▼

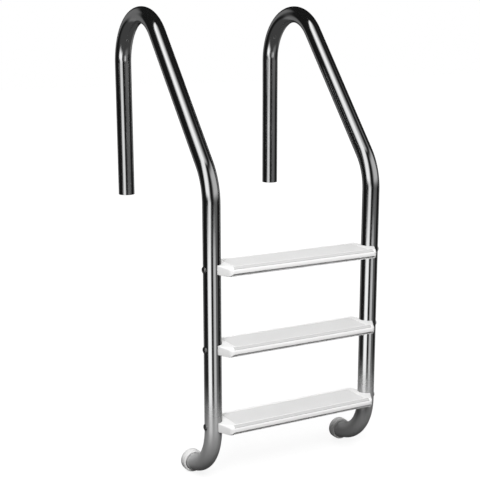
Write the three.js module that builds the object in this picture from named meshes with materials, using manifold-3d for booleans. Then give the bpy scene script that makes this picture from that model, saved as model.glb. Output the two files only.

▲
▼

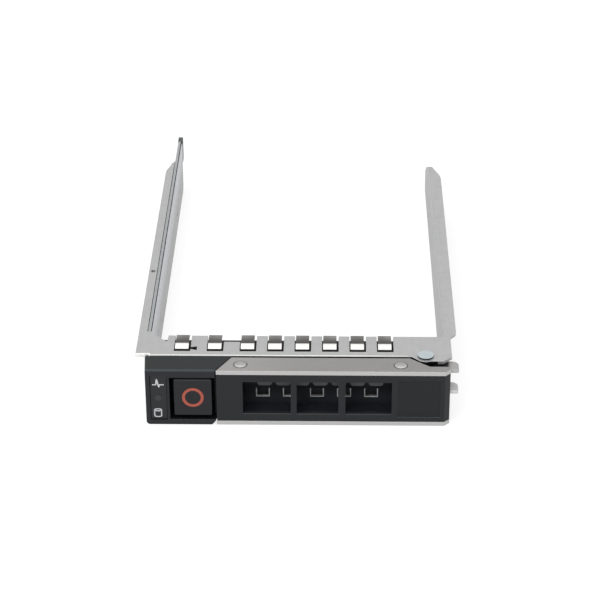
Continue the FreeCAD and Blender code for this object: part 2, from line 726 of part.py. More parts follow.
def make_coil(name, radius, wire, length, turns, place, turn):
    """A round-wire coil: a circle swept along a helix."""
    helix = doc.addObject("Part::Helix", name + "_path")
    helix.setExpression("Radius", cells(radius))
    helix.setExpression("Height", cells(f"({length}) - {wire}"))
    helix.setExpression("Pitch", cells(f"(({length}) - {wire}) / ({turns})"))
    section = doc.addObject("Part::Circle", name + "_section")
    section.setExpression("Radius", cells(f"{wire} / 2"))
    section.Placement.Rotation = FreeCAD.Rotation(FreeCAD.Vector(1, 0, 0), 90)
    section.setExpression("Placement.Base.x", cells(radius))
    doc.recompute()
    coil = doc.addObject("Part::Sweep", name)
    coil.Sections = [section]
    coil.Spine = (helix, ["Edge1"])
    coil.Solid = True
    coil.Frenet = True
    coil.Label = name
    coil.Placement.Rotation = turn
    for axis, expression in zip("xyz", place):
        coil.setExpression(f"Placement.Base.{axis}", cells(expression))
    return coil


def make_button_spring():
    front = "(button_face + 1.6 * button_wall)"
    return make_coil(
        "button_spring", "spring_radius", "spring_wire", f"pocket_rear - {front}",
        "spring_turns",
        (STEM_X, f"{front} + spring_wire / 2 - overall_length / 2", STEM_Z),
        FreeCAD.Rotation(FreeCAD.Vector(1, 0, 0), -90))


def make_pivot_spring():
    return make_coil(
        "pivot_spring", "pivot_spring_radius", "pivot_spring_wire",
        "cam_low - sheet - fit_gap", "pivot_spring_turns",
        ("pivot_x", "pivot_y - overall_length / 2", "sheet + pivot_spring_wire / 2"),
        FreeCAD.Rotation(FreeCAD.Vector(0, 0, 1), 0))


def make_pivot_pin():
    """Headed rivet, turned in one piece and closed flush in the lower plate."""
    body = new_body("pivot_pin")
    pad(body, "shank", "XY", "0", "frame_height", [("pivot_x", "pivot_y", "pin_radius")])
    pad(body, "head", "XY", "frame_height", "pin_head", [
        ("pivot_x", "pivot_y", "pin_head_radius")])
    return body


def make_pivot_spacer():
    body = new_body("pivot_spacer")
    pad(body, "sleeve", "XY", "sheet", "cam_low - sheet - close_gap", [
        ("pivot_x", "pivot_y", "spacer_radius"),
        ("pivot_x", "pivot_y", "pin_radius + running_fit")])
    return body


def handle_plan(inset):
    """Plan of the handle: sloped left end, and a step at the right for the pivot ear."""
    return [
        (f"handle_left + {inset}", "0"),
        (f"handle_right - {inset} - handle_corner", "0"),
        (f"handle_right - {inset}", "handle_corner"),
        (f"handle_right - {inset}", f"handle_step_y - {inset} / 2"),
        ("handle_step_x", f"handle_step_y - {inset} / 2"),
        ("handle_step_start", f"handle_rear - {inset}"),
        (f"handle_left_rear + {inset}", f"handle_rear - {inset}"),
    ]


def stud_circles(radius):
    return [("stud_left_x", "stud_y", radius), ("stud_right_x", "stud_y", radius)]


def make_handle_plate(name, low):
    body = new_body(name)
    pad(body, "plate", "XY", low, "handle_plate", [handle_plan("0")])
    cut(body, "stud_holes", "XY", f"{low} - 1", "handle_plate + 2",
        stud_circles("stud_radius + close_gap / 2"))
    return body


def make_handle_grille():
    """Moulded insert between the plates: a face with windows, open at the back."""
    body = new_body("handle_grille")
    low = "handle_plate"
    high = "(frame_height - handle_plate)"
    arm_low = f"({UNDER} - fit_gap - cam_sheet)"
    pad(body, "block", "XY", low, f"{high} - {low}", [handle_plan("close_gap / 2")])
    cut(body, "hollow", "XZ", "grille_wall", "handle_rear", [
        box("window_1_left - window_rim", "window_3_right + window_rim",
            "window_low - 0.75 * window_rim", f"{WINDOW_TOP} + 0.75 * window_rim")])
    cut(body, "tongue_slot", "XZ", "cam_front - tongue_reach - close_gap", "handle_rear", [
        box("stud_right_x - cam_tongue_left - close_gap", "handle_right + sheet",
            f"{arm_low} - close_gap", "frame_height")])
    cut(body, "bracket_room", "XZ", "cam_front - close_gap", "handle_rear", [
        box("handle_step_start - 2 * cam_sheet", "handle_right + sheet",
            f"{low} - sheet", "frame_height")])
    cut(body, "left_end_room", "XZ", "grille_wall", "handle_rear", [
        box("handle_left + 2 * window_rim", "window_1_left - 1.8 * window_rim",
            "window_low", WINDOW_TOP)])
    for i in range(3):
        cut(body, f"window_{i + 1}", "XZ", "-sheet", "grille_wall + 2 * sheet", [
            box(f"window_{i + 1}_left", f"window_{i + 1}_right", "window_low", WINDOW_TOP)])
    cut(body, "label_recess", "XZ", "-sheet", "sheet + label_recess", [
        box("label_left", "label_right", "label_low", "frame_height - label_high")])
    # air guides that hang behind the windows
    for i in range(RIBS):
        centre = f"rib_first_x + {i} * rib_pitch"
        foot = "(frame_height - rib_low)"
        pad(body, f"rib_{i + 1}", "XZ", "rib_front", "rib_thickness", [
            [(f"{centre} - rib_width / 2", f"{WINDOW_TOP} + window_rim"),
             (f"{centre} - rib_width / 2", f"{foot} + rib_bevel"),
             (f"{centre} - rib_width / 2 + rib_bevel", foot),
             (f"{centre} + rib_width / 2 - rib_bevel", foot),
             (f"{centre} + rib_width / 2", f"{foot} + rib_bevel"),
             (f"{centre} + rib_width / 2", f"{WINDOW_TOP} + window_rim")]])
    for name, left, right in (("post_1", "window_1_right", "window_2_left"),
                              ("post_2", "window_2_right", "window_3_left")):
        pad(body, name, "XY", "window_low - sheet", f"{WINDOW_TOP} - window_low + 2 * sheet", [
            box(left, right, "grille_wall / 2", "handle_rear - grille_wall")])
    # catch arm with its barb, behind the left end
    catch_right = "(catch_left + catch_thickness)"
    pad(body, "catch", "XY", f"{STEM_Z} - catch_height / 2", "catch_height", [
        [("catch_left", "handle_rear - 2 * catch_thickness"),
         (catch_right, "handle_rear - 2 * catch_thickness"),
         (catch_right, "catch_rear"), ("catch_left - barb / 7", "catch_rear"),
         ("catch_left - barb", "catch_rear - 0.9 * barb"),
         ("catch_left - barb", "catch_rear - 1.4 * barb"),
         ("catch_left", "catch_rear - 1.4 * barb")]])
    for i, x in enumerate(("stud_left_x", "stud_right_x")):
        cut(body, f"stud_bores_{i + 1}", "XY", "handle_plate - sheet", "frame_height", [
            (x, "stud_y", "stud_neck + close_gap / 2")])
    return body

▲

*STATED EXERCISE:*
Return exactly, and only, the lines from the one containing "Continue the FreeCAD" down to the one containing "FreeCAD.Rotation(FreeCAD.Vector(1, 0, 0), -90))", with both of those lines included.

*OUTPUT FOR THIS EXERCISE:*
Continue the FreeCAD and Blender code for this object: part 2, from line 726 of part.py. More parts follow.
def make_coil(name, radius, wire, length, turns, place, turn):
    """A round-wire coil: a circle swept along a helix."""
    helix = doc.addObject("Part::Helix", name + "_path")
    helix.setExpression("Radius", cells(radius))
    helix.setExpression("Height", cells(f"({length}) - {wire}"))
    helix.setExpression("Pitch", cells(f"(({length}) - {wire}) / ({turns})"))
    section = doc.addObject("Part::Circle", name + "_section")
    section.setExpression("Radius", cells(f"{wire} / 2"))
    section.Placement.Rotation = FreeCAD.Rotation(FreeCAD.Vector(1, 0, 0), 90)
    section.setExpression("Placement.Base.x", cells(radius))
    doc.recompute()
    coil = doc.addObject("Part::Sweep", name)
    coil.Sections = [section]
    coil.Spine = (helix, ["Edge1"])
    coil.Solid = True
    coil.Frenet = True
    coil.Label = name
    coil.Placement.Rotation = turn
    for axis, expression in zip("xyz", place):
        coil.setExpression(f"Placement.Base.{axis}", cells(expression))
    return coil


def make_button_spring():
    front = "(button_face + 1.6 * button_wall)"
    return make_coil(
        "button_spring", "spring_radius", "spring_wire", f"pocket_rear - {front}",
        "spring_turns",
        (STEM_X, f"{front} + spring_wire / 2 - overall_length / 2", STEM_Z),
        FreeCAD.Rotation(FreeCAD.Vector(1, 0, 0), -90))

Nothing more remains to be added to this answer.